One doesn't have to believe every anecdote in her book. If even a handful are true, that's enough.
There's a funny story about Laplace, the famous mathematician and scientist of the French Enlightenment. He didn't believe in meteorites. Farmers told him they saw rocks fall from the sky, but he waved that aside as backward superstition. He closed his mind to the evidence.
ii) You also have cessationists who are impervious to testimonial evidence. But that's a dangerous place to be in. If extraordinary and miraculous things only happen in Scripture, while nothing like that happens outside the pages of Scripture, that creates a troublesome hiatus between what Scripture says is real and reality as you and others experience it. I'm not suggesting that every Christian, or even most Christians, need to experience something extraordinary or miraculous. But it's a problem to drive a wedge between the world of Scripture and the world outside of Scripture.
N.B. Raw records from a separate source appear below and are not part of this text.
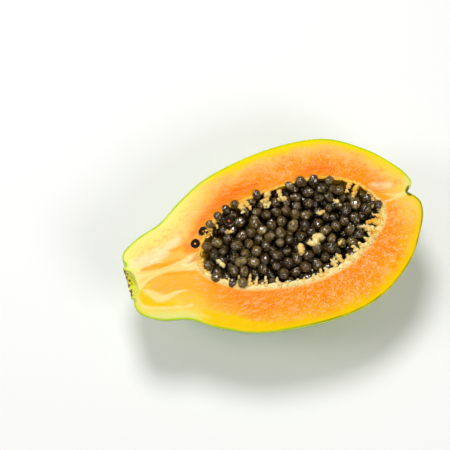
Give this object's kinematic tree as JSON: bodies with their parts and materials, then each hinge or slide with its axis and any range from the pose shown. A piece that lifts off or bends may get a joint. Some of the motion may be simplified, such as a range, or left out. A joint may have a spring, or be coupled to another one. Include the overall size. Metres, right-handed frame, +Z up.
{
  "type": "halved papaya fruit",
  "caption": "Ripe papaya fruit cut in half lengthwise, lying cut face up, with its lined cavity filled by dark seeds.",
  "frame": {"origin": "middle of the bounding box's underside, on the surface that the half rests on", "axes": "+X from the stem end to the blossom end, +Y to the narrower side, +Z up out of the cut face"},
  "size_m": [0.1596, 0.0978, 0.051],
  "materials": {
    "flesh_and_skin": "moist orange flesh, yellow near the edge, inside a thin smooth green and yellow skin",
    "placenta_lining": "pale cream, soft, torn into short fibres along its rim",
    "seed_coat": "dark olive brown, ridged, wet and shiny"
  },
  "bodies": {
    "root": {"papaya_half": "flesh_and_skin", "placenta": "placenta_lining", "seeds": "seed_coat"}
  },
  "joints": []
}
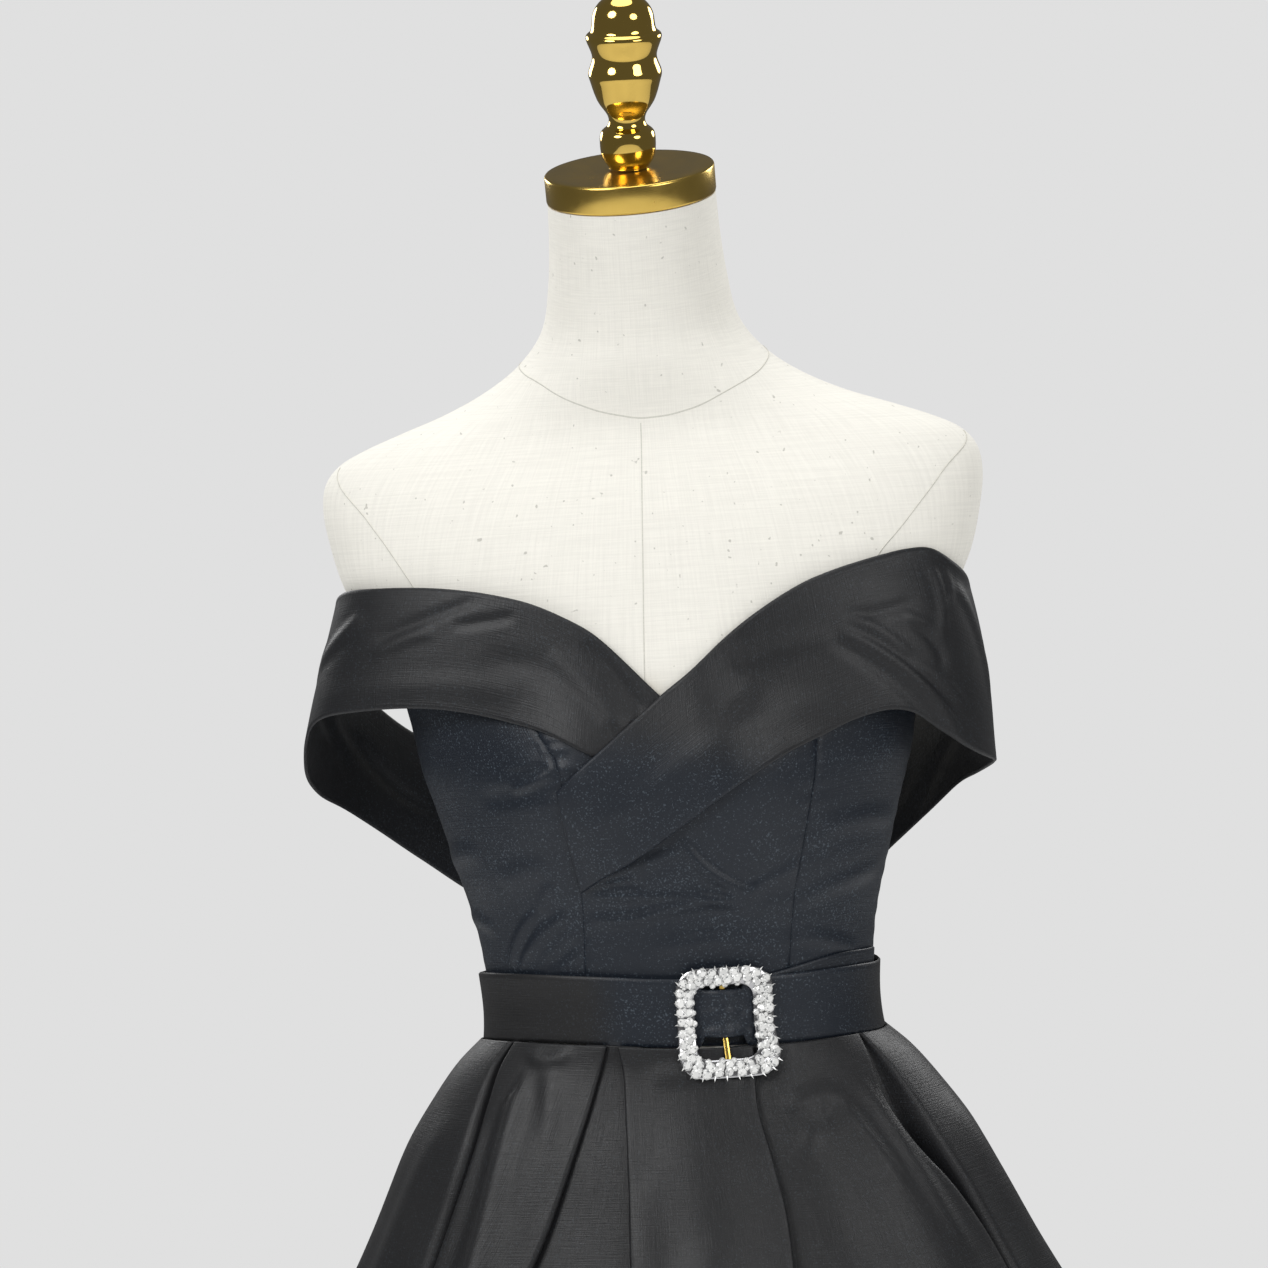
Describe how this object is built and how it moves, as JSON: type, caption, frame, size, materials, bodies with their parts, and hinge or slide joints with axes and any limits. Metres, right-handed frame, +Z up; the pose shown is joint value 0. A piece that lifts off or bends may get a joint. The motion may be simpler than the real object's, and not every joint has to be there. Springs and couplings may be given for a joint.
{
  "type": "off-shoulder dress on a limbless dress form",
  "caption": "Belted off-shoulder satin dress with crossed bands and a pleated full skirt, standing on a linen-covered limbless dress form with a pole and a round base.",
  "frame": {"origin": "middle of the round base's flat underside, on the floor", "axes": "+Z up along the pole, -Y out of the dress's front, +X to the wearer's left"},
  "size_m": [0.8334, 0.6558, 1.6372],
  "materials": {
    "satin": "black and navy shot satin with a soft sheen",
    "linen": "off-white plain-weave linen",
    "gold": "mirror-polished gold",
    "crystal": "clear faceted stones in bright metal prongs"
  },
  "bodies": {
    "root": {"form_torso": "linen", "form_neck_cap": "gold", "form_finial": "gold", "form_pole": "gold", "form_base": "gold", "bodice_front_centre": "satin", "bodice_front_side_right": "satin", "bodice_front_side_left": "satin", "bodice_back_right": "satin", "bodice_back_left": "satin", "band_right": "satin", "band_left": "satin", "belt": "satin", "belt_tail": "satin", "belt_buckle": "crystal", "belt_buckle_bar": "gold", "skirt_side_right": "satin", "skirt_front_centre": "satin", "skirt_front_left": "satin", "skirt_side_left": "satin", "skirt_back_right": "satin", "skirt_back_left": "satin"}
  },
  "joints": []
}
3. One superficial problem with the book is the classification system. She puts all reports in one angelic basket. That's in part because her informants have limited categories, so they describe an experience in angelic terms even if it's not specifically angelic. The book records a number of phenomena which are not necessarily or even probably angelic, although they are (if true) supernatural:
i) Audible voice
That could be God speaking directly to someone.
ii) Christophany
A few cases appear to be Christophanies rather than angelophanies.
iii) Shekinah
Many of her informants describe supernatural light. Although angels can be luminous, many of these reports don't envision or depict an angelic figure, but just supernatural light. So that could be a luminous theophany, like the Shekinah.
iv) Many cases aren't angelic apparitions, but apparitions of the dead. Grief apparitions and crisis apparitions. At least one case suggests bilocation.
v) Some cases involve near-death or out-of-body experiences.
vi) Generic miraculous intervention. Could be direct divine action.
4. Some of the reputed angels look human. Their angelic identity is implied, not by their appearance, but by their supernatural abilities.
Other reputed apparitions correspond to traditional Christian iconography. That could mean the apparition is imaginary–unless angels accommodate expectations, based on Western religious art, to be recognizable.
5. She doesn't always identify the religious affiliation, if any, of the informant, but in many cases her informants profess to be Christian. In a few cases they were unbelievers for whom the encounter is a spiritual catalyst.
6. The nature of the angelic apparitions and other phenomena vary, although they revolve around common situations.
i) Miraculous intervention to protect people in danger
ii) Guidance for people who are (physically) lost
iii) Encouragement during a time of crisis. A deathbed experience. Angelic visitations to the sick or dying. Or luminous theophanies rather than angelophanies.
iv) Supernatural warnings and premonitory dreams.
7. One intriguing case involved a visual apparition to someone congenitally blind.
It's an interesting book. I wouldn't stake my life on it, but I find much of it credible.